You can always trust a Sunset recipe--here's why.

Margo True

A few years ago, the Los Angeles Times ran a thought-provoking story about the current state of recipe testing in America, and singled out Sunset’s test kitchen as one of the best.

So just how do we test our recipes at Sunset? Here’s a glimpse of life behind the kitchen counter.

1) Inspiration hits Food editor gets an idea—or an enticing recipe from a chef, blogger, cookbook author, or reader— and cooks it.

2) Tasting ensues Recipe is tasted by food department staff; constructive criticism follows. (“How about”—gasp—
“a little less chile?”) Since we test and taste lots of recipes every day, a light lunch might be a steak, half an enchilada, and bites of three different pies.

3) Food editor tweaks If the recipe came from an outside cook, changes require extra diplomacy. (“Would you consider an alternative to fir tips?”)

4) Tweaked recipe is tested … Our testers—quality control—are good home cooks with no culinary training; they cook the recipe exactly as written and expose its flaws. (“Um, the chocolate burned.”)
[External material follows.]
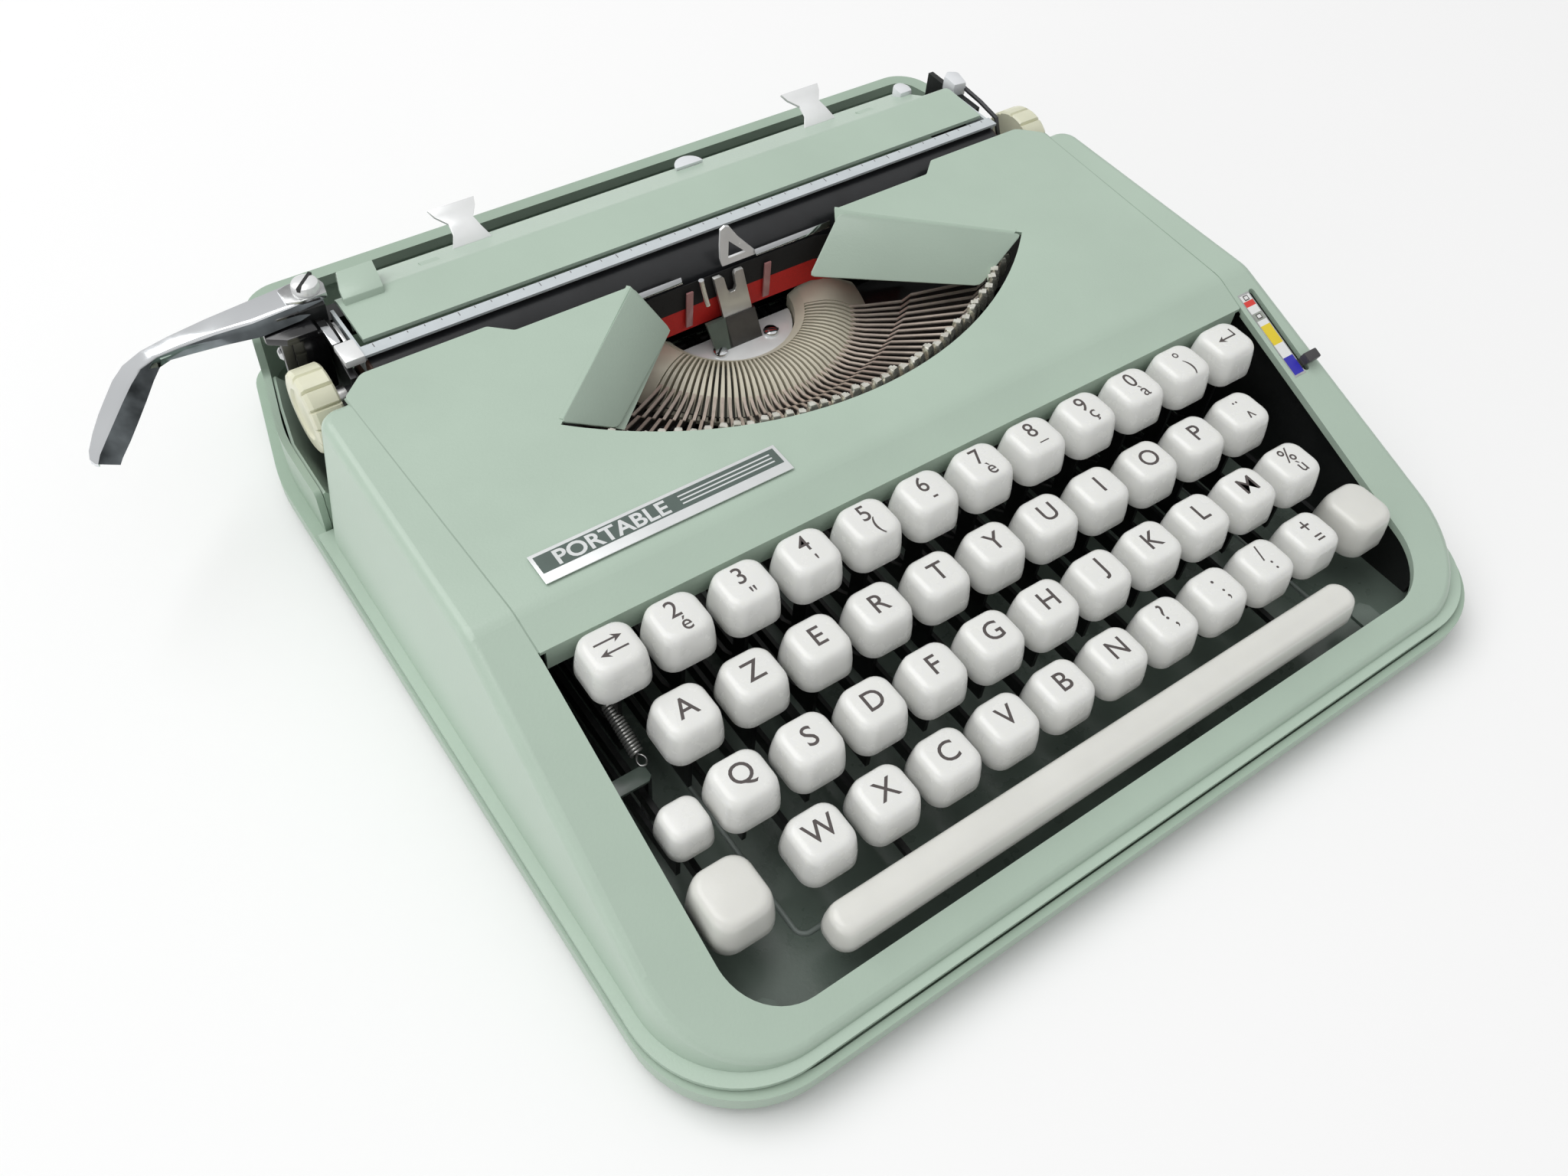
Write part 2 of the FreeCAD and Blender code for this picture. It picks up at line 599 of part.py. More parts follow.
def key_lever(name, y, cap_bottom, thick="lever_thick", bottom="lever_bottom", top="lever_top"):
    """Flat steel lever: a strip with a bored boss on the shaft, and an upright neck under the cap."""
    left = "0 - " + thick + " / 2"
    front = y + " - neck_depth / 2"
    strip = box(name + "_strip", left, front, bottom, thick, "pivot_y - " + y + " + neck_depth / 2 - 1",
                top + " - " + bottom)
    boss = rod_x(name + "_boss", left, "pivot_y", "pivot_z", "boss_radius", thick)
    bore = rod_x(name + "_bore", "-20", "pivot_y", "pivot_z", "pivot_radius + pivot_play", "40")
    arm = cut(name, fuse(name + "_blank", [strip, boss]), bore)
    neck = box(name + "_neck", left, front, top, thick, "neck_depth", cap_bottom + " - " + top)
    return [neck, arm]


ROWS = {
    "number": ["2", "3", "4", "5", "6", "7", "8", "9", "0", "degree", "backspace"],
    "upper": ["a", "z", "e", "r", "t", "y", "u", "i", "o", "p", "diaeresis"],
    "home": ["q", "s", "d", "f", "g", "h", "j", "k", "l", "m", "percent"],
    "lower": ["w", "x", "c", "v", "b", "n", "question", "semicolon", "slash", "plus"],
}


def type_keys():
    """Every key of the four rows: one cap and one lever, placed along the row."""
    for row, legends in ROWS.items():
        y = row + "_row_y"
        top = row + "_row_top"
        cap = key_cap(row + "_cap", "cap_width", "cap_depth", "cap_height", top, y)
        lever = key_lever(row + "_lever", y, top + " - cap_height")
        for i, legend in enumerate(legends, start=1 if row == "number" else 0):
            label = "backspace_key" if legend == "backspace" else "key_" + legend
            place = row + "_row_x + " + str(i) + " * key_pitch"
            publish(compound(label + "_group", [cap] + lever), label, place)


def margin_release_key():
    """Leftmost key of the number row, which stands a little higher than its neighbours."""
    cap = key_cap("margin_cap", "cap_width", "cap_depth", "cap_height", "margin_key_top", "number_row_y")
    lever = key_lever("margin_lever", "number_row_y", "margin_key_top - cap_height")
    publish(compound("margin_group", [cap] + lever), "margin_release_key", "margin_key_x")


def shift_keys():
    """Left and right shift keys, joined by a torsion bar beside the key shaft."""
    cap = key_cap("shift_cap", "shift_cap_width", "shift_cap_depth", "shift_cap_height", "shift_key_top",
                  "shift_key_y", corner="cap_corner + 0.6")
    cap_bottom = "shift_key_top - shift_cap_height"
    neck, lever = key_lever("shift_lever", "shift_key_y", cap_bottom, "lever_thick + 0.4")
    web = box("shift_web", "-0.8", "pivot_y - 12", "7.5", "1.6", "4", "lever_bottom - 7.5")
    arm = fuse("shift_arm", [lever, web])
    sides = []
    for name, x in (("left_shift", "- shift_key_x"), ("right_shift", "shift_key_x")):
        side = compound(name, [cap, neck, arm])
        bind(side, "Placement.Base.x", x)
        sides.append(side)
    bar = box("shift_bar", "- shift_key_x - 1", "pivot_y - 12", "5", "2 * shift_key_x + 2", "4", "2.5")
    publish(compound("shift_group", sides + [bar]), "shift_keys")


def shift_lock_key():
    """Small key above the left shift key, on a lever of its own."""
    cap = key_cap("lock_cap", "lock_cap_width", "lock_cap_depth", "lock_cap_height", "lock_key_top",
                  "lock_key_y", corner="cap_corner - 1.2")
    lever = key_lever("lock_lever", "lock_key_y", "lock_key_top - lock_cap_height")
    side = compound("lock_side", lever)
    bind(side, "Placement.Base.x", "lock_lever_offset")
    publish(compound("lock_group", [cap, side]), "shift_lock_key", "lock_key_x")


def space_bar():
    """Long moulded bar on two levers."""
    bar = key_cap("space_cap", "space_bar_length", "space_bar_depth", "space_bar_height", "space_bar_top",
                  "space_bar_y", taper="4", corner="4.8", edge="3.2")
    arms = []
    bind(bar, "Placement.Base.x", "space_bar_x")
    for name, x in (("left", "space_arm_left"), ("right", "space_arm_right")):
        arm = key_lever(name + "_space_arm", "space_bar_y", "space_bar_top - space_bar_height",
                        "lever_thick + 0.4", "space_lever_bottom", "space_lever_top")
        side = compound(name + "_space_side", arm)
        bind(side, "Placement.Base.x", x)
        arms.append(side)
    publish(compound("space_group", [bar] + arms), "space_bar")


# ---------------------------------------------------------------- carriage

def carriage_rail():
    """Lifting rail under the carriage: it rises on two guide pins and guides the carriage beam."""
    rail = box("rail_beam", "-118", "rail_front", "rail_bottom", "236", "rail_back - rail_front",
               "rail_top - rail_bottom")
    guides = []
    for name, x in (("left_guide", "-62"), ("right_guide", "46")):
        base = box(name + "_base", x, "rail_front - 3", "rail_top", "16",
                   "rail_back - rail_front + 6", "2.4")
        front = box(name + "_front", x, "rail_front - 3", "rail_top", "16", "2.7",
                    "beam_top - rail_top - 0.6")
        rear = box(name + "_rear", x, "rail_back + 0.3", "rail_top", "16", "2.7",
                   "beam_top - rail_top - 0.6")
        guides += [base, front, rear]
    bores = []
    for name, x in (("left_bore", "- guide_pin_x"), ("right_bore", "guide_pin_x")):
        bores.append(rod_z(name, x, "( rail_front + rail_back ) / 2", "0", "guide_pin_radius + 0.05", "60"))
    blank = fuse("rail_blank", [rail] + guides)
    publish(cut("rail", blank, compound("rail_bores", bores)), "carriage_rail")


def carriage_frame():
    """Sliding beam, two end plates with platen bearings, feed-roller bar and the return-lever lug."""
    beam = box("carriage_beam", "- end_plate_x - end_plate_thick", "rail_front", "beam_bottom",
               "2 * end_plate_x + 2 * end_plate_thick",
               "rail_back - rail_front", "beam_top - beam_bottom")
    plates = []
    for name, x in (("left_end", "- end_plate_x - end_plate_thick"), ("right_end", "end_plate_x")):
        plates.append(box(name + "_low", x, "platen_y - 9", "beam_top", "end_plate_thick", "44.5", "13"))
        plates.append(box(name + "_high", x, "platen_y + 10", "beam_top + 13", "end_plate_thick",
                          "25.5", "8.5"))
    table_rest = box("table_rest", "- end_plate_x", "172", "44", "2 * end_plate_x", "4", "4")
    stop_bar = box("stop_bar", "- end_plate_x - end_plate_thick", "178", "beam_top + 2",
                   "2 * end_plate_x + 2 * end_plate_thick", "4", "10")
    lug = box("lever_lug", "lever_pivot_x - 6", "lever_pivot_y - 6", "beam_top + 21", "8.5", "12",
              "lever_base - beam_top - 21.2")
    pin = rod_z("lever_pin", "lever_pivot_x", "lever_pivot_y", "lever_base - 1", "2.5",
                "lever_pin_top - lever_base + 1")
    bores = [rod_x("platen_bore", "-150", "platen_y", "platen_z", "axle_radius + 0.05", "300")]
    bores.append(rod_x("bail_bore", "-150", "bail_pivot_y", "bail_pivot_z", "1.55", "300"))
    blank = fuse("carriage_blank", [beam] + plates + [table_rest, stop_bar, lug, pin])
    publish(cut("carriage", blank, compound("carriage_bores", bores)), "carriage_frame")


def platen():
    """Rubber roller on a steel axle."""
    roller = rod_x("roller", "- platen_half", "platen_y", "platen_z", "platen_radius", "2 * platen_half")
    axle = rod_x("axle", "- axle_half", "platen_y", "platen_z", "axle_radius", "2 * axle_half")
    publish(fuse("platen_roller", [roller, axle]), "platen")


def platen_knobs():
    """Two ribbed knobs on the ends of the platen axle."""
    sides = []
    for name, x in (("left_knob", "- knob_outer"), ("right_knob", "knob_inner")):
        barrel = rod_x(name + "_barrel", x, "platen_y", "platen_z", "knob_radius",
                       "knob_outer - knob_inner")
        hole_x = "- axle_half - 0.02" if name == "left_knob" else "knob_inner - 1"
        hole = rod_x(name + "_hole", hole_x, "platen_y", "platen_z", "axle_radius + 0.02",
                     "axle_half - knob_inner + 1.02")
        sides.append(cut(name, barrel, hole))
    publish(compound("knob_pair", sides), "platen_knobs")


def paper_table():
    """Bent sheet behind the platen that carries the paper."""
    front = size("table_front")
    ridge = size("table_ridge")
    back = size("table_back")
    top = size("table_top")
    thick = size("table_thick")
    outline = [
        (front, top - 0.8, 0), (ridge, top, 6), (back, size("table_back_z"), 0),
        (back - 0.5, size("table_back_z") - thick, 0), (ridge - 0.4, top - thick, 5),
        (front, top - 0.8 - thick, 0),
    ]
    table = across(outline, size("table_half"))
    half = size("table_half")
    for side in (-1, 1):
        corner = Part.makeBox(16, 30, 20, FreeCAD.Vector(-8 + side * (half - 2), ridge + 2, 44))
        table = table.cut(corner)
    legs = []
    for x in (-80, 80):
        post = Part.makeBox(6, 3, 9, FreeCAD.Vector(x - 3, 172.5, 48))
        legs.append(post.common(across([(front, 0, 0), (ridge, 0, 0), (back, 0, 0), (back, 52, 0),
                                        (ridge, top - 0.6, 0), (front, top - 0.6, 0)], 200)))
    table = table.fuse(legs).removeSplitter()
    publish(free_form("table_sheet", table), "paper_table")


def paper_bail():
    """Scale strip that lies over the platen, riveted to two swinging arms."""
    parts = [box("bail_strip", "- bail_half", "bail_y", "bail_z", "2 * bail_half",
                 "bail_width", "bail_thick")]
    for name, x in (("left_bail", "- bail_half"), ("right_bail", "bail_half - 1")):
        arm = box(name + "_arm", x, "bail_y + 1", "bail_z - 6.5", "1", "bail_pivot_y - bail_y + 2", "6.5")
        pin_x = "- end_plate_x - end_plate_thick" if name == "left_bail" else "bail_half"
        pin = rod_x(name + "_pin", pin_x, "bail_pivot_y", "bail_pivot_z", "1.5",
                    "end_plate_x + end_plate_thick - bail_half")
        parts += [arm, pin]
    publish(compound("bail", parts), "paper_bail")


def return_lever():
    """Bent steel lever with a screw head over the pin it turns on, at the carriage's left end."""
    x = size("lever_pivot_x")
    y = size("lever_pivot_y")
    outline = [
        (x + 6, y - 6, 5), (x + 6, y + 6, 5), (x - 6, y + 6.5, 8), (-170.5, 168.6, 9), (-186.6, 136, 2.5),
        (-178, 133.2, 2.5), (-160, 161, 5), (x - 8, y - 5, 12),
    ]
    base = size("lever_base")
    plate = slab(outline, base, base + size("lever_plate"))
    plate = plate.cut(Part.makeCylinder(2.55, 20, FreeCAD.Vector(x, y, base - 5)))
    top = base + size("lever_plate")
    head_height = size("lever_head_top") - top
    head = Part.makeCylinder(size("lever_head_radius"), head_height, FreeCAD.Vector(x, y, top))
    publish(free_form("lever_plate_part", Part.makeCompound([plate, head])), "return_lever")


def color_selector():
    """Ribbon colour selector: a stem in the slot of the right rail with a small knob beside it."""
    slope = math.atan2(size("crease_z") - size("front_ridge_z"), size("crease_y") - size("front_ridge_y"))
    y = size("slot_front") + 2.8
    z = size("crease_z") - (size("crease_y") - y) * math.tan(slope)
    stem = Part.makeBox(1.4, 4, 12.6, FreeCAD.Vector(-0.7, -2, -11))
    head = Part.makeBox(5.6, 4, 2.6, FreeCAD.Vector(-0.7, -2, 0.6))
    head = head.makeFillet(0.8, head.Edges)
    selector = stem.fuse(head)
    selector.rotate(FreeCAD.Vector(0, 0, 0), FreeCAD.Vector(1, 0, 0), math.degrees(slope))
    selector.translate(FreeCAD.Vector(size("slot_x"), y, z))
    publish(free_form("selector", Part.makeCompound([selector])), "color_selector")



base_tray()
body_shell()
ribbon_cover()
lever_frame()
type_basket()
type_keys()
margin_release_key()
shift_keys()
shift_lock_key()
space_bar()
carriage_rail()
carriage_frame()
platen()
platen_knobs()
paper_table()
paper_bail()
return_lever()
color_selector()
document.recompute()

for thing in document.Objects:
    if "Invalid" in thing.State or "Error" in thing.State:
        raise RuntimeError("%s failed: %s" % (thing.Name, thing.State))
for thing in nodes:
    if thing.Shape.isNull() or not thing.Shape.isValid():
        raise RuntimeError("%s has no valid shape" % thing.Label)

os.makedirs("parts", exist_ok=True)
for thing in nodes:
    thing.Shape.exportStep("parts/%s.step" % thing.Label)
whole = Part.makeCompound([thing.Shape for thing in nodes]).BoundBox
print("nodes", len(nodes))
print("box x %.2f..%.2f  y %.2f..%.2f  z %.2f..%.2f" % (
    whole.XMin, whole.XMax, whole.YMin, whole.YMax, whole.ZMin, whole.ZMax))
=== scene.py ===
import json
from math import cos, degrees, hypot, pi, radians, sin, sqrt, tan

import bmesh
import bpy
from mathutils import Matrix, Vector


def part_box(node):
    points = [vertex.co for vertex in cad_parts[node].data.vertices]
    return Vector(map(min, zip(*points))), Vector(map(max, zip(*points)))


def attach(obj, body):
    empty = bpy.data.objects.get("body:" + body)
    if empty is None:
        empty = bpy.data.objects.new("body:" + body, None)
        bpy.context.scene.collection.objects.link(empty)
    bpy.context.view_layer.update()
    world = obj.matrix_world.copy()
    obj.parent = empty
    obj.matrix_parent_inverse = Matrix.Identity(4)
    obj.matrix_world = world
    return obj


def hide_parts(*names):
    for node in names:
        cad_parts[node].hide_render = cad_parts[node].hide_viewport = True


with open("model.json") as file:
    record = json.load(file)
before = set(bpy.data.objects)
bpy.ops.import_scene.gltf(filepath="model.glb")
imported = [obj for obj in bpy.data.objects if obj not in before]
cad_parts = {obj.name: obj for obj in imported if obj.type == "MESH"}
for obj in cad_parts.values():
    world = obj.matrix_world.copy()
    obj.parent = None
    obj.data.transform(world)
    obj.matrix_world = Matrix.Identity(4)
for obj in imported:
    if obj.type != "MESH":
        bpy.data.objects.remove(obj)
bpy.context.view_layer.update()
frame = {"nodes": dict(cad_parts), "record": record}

MM = 0.001

# ---- places, read from the frame

BASKET_Y = 138.0
PLATEN_Y = 146.5
PLATEN_MIDDLE = sum(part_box("platen"), Vector()) / 2
PLATEN_Z = PLATEN_MIDDLE.z / MM
ORIGIN = PLATEN_MIDDLE - Vector((0, PLATEN_Y, PLATEN_Z)) * MM


def pt(x, y, z):
    """A point given in millimetres from the machine's centre line, as a place in the row frame."""
    return ORIGIN + Vector((x, y, z)) * MM


def local_box(node):
    """A CAD node's box in millimetres from the machine's centre line."""
    low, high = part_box(node)
    return (low - ORIGIN) / MM, (high - ORIGIN) / MM


# ---- shader helpers

def new_material(name):
    material = bpy.data.materials.new(name)
    material.use_nodes = True
    tree = material.node_tree
    return material, tree, tree.nodes["Principled BSDF"]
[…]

5) … and retested Recipe goes to a second tester—a new set of eyes and pair of hands, on
a different set of equipment (for instance, something cooked on an electric stove will be cooked on a gas one the second time around). Even a recipe that sails through the first test goes through at least once more to make sure it’s foolproof. This is why our readers say they’re comfortable cooking Sunset recipes for dinner parties—even recipes they’ve never cooked before.

6) Editors polish Recipe circulates among copy editors; debates over best terms—“fresh coriander” versus “cilantro”—get hashed out. The polished recipe goes off to print.